─── The records
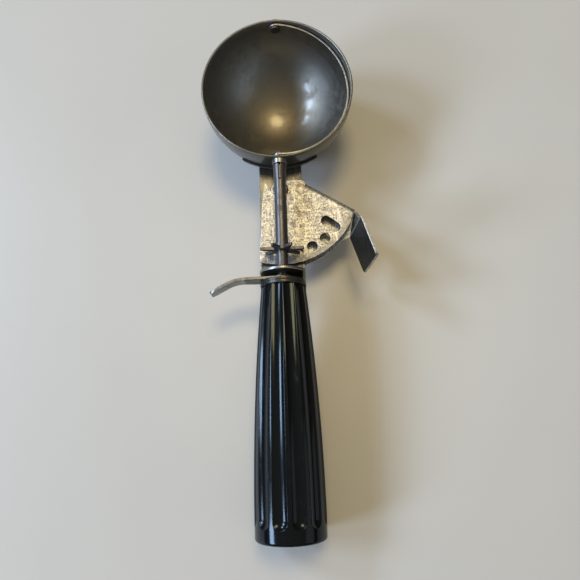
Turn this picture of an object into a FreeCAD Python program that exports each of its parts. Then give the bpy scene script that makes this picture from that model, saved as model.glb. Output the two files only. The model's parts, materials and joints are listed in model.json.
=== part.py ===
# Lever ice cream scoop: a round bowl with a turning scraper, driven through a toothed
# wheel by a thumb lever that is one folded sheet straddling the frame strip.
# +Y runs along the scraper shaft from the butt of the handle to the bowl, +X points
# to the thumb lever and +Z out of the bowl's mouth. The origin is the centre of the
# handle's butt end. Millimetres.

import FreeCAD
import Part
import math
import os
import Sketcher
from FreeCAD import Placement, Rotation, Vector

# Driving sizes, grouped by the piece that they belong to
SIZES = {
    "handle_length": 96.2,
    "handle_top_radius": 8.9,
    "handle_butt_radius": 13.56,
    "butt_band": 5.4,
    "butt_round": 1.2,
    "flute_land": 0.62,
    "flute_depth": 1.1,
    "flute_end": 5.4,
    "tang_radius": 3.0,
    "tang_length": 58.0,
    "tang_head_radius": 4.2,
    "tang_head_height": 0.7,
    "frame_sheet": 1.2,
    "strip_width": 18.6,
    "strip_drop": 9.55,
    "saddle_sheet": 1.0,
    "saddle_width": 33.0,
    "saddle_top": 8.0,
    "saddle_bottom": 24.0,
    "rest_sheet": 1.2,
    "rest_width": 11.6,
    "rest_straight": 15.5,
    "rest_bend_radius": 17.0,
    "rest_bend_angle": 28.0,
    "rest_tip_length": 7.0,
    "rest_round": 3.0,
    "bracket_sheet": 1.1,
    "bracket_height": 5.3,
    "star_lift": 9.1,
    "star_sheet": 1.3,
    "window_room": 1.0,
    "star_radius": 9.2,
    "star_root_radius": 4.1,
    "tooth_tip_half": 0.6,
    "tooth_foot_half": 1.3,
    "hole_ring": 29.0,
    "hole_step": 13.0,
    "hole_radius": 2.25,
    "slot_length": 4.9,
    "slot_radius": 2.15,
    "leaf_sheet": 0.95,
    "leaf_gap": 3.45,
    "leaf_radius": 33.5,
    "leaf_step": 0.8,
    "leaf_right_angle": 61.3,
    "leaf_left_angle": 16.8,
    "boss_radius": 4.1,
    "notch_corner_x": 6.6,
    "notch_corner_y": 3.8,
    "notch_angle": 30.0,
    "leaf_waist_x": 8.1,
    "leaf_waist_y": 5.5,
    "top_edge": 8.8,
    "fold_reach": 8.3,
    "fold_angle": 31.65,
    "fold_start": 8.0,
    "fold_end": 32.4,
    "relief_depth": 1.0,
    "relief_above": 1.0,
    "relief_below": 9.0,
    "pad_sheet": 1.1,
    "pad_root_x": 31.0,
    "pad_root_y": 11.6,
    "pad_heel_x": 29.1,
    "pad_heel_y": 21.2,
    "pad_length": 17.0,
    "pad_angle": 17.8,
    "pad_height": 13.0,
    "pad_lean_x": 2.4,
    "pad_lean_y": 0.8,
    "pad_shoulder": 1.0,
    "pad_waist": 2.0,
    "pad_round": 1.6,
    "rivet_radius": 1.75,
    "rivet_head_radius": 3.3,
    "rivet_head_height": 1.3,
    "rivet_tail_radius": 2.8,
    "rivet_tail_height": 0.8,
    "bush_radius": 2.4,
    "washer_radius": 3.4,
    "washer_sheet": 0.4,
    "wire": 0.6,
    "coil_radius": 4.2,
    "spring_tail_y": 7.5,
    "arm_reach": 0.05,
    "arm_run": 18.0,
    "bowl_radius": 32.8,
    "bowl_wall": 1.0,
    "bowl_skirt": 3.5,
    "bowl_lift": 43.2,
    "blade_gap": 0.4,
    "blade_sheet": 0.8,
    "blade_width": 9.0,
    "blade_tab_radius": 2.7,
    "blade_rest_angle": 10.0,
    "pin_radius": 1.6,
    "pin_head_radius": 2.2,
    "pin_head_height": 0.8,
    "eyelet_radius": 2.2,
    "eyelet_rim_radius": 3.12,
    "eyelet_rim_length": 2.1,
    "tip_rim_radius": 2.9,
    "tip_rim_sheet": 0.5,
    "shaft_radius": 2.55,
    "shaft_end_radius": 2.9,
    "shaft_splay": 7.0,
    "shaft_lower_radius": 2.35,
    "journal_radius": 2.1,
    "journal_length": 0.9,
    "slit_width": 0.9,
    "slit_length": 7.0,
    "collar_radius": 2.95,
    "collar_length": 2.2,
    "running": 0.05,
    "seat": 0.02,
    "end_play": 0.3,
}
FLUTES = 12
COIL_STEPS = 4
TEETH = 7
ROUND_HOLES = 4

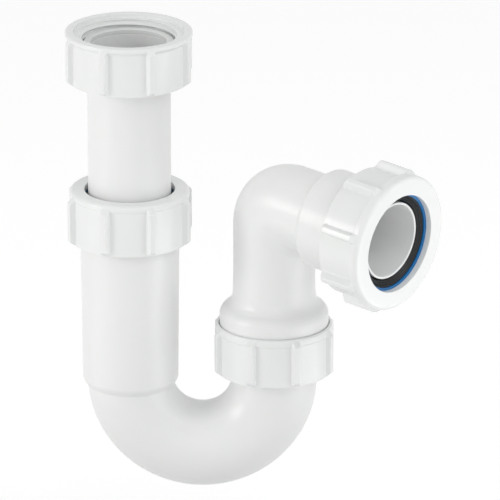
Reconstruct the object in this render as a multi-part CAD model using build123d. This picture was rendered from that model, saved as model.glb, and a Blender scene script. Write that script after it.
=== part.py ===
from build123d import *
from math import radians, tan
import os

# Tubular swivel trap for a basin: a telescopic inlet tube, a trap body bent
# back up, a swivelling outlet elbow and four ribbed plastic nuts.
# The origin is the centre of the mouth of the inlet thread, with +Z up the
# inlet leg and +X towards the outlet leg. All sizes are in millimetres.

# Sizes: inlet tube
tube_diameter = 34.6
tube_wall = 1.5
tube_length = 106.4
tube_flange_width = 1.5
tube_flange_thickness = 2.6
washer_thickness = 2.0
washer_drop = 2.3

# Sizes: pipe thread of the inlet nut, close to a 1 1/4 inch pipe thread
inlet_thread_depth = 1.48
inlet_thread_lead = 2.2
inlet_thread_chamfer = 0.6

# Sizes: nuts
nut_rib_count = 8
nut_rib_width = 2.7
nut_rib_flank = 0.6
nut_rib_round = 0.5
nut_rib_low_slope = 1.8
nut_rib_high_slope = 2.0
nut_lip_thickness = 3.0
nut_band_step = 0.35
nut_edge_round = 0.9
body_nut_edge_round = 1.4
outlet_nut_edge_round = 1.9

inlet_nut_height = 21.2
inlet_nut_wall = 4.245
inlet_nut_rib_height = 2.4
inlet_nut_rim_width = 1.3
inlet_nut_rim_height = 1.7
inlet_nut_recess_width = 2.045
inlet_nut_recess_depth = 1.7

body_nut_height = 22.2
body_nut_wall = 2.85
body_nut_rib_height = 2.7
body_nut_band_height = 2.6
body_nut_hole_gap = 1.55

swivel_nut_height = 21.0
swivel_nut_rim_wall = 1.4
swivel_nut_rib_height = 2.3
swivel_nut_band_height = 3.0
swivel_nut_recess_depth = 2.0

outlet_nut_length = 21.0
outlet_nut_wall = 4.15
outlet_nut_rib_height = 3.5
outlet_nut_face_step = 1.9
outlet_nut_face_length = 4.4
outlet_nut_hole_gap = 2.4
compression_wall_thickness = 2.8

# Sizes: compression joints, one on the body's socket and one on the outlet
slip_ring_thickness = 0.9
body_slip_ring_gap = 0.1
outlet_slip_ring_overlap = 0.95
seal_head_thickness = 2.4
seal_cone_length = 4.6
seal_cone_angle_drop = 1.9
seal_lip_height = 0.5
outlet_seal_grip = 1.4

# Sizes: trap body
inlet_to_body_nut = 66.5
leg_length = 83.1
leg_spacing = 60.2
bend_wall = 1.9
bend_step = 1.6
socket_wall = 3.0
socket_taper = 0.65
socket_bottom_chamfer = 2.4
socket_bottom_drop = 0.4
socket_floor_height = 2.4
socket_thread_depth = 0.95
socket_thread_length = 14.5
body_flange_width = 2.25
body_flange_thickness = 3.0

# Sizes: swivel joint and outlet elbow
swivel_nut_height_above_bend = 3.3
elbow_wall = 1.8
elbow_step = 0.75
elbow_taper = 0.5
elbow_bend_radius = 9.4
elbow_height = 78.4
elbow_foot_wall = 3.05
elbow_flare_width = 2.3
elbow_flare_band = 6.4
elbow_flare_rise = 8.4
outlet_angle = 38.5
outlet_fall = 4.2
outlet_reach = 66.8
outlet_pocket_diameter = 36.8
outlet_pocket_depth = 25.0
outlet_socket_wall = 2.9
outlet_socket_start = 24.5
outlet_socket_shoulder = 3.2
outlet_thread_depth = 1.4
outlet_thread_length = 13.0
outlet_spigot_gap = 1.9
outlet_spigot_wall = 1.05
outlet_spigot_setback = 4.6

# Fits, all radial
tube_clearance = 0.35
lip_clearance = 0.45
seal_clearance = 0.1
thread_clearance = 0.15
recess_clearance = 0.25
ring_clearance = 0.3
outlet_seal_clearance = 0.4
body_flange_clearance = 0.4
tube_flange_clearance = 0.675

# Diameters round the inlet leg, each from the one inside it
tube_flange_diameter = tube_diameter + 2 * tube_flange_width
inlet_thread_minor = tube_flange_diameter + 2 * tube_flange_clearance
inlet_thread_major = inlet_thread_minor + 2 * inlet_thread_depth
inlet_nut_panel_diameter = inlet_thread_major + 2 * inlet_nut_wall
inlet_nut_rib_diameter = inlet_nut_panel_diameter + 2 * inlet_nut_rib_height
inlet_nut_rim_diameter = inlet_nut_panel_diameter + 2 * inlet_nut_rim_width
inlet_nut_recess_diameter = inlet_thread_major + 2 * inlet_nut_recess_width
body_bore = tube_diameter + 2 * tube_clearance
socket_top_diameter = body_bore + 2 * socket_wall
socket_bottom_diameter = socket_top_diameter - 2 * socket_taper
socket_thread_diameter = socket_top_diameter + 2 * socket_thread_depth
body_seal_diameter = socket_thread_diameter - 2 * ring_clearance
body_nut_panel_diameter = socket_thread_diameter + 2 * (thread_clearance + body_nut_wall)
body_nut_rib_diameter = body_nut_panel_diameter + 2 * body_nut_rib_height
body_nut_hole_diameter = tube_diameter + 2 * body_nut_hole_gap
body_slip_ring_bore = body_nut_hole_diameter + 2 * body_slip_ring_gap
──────
→ **Task to carry out**: Lines in the records that hold the word "joints" are to be counted; give only the total.

→ **In response**: 2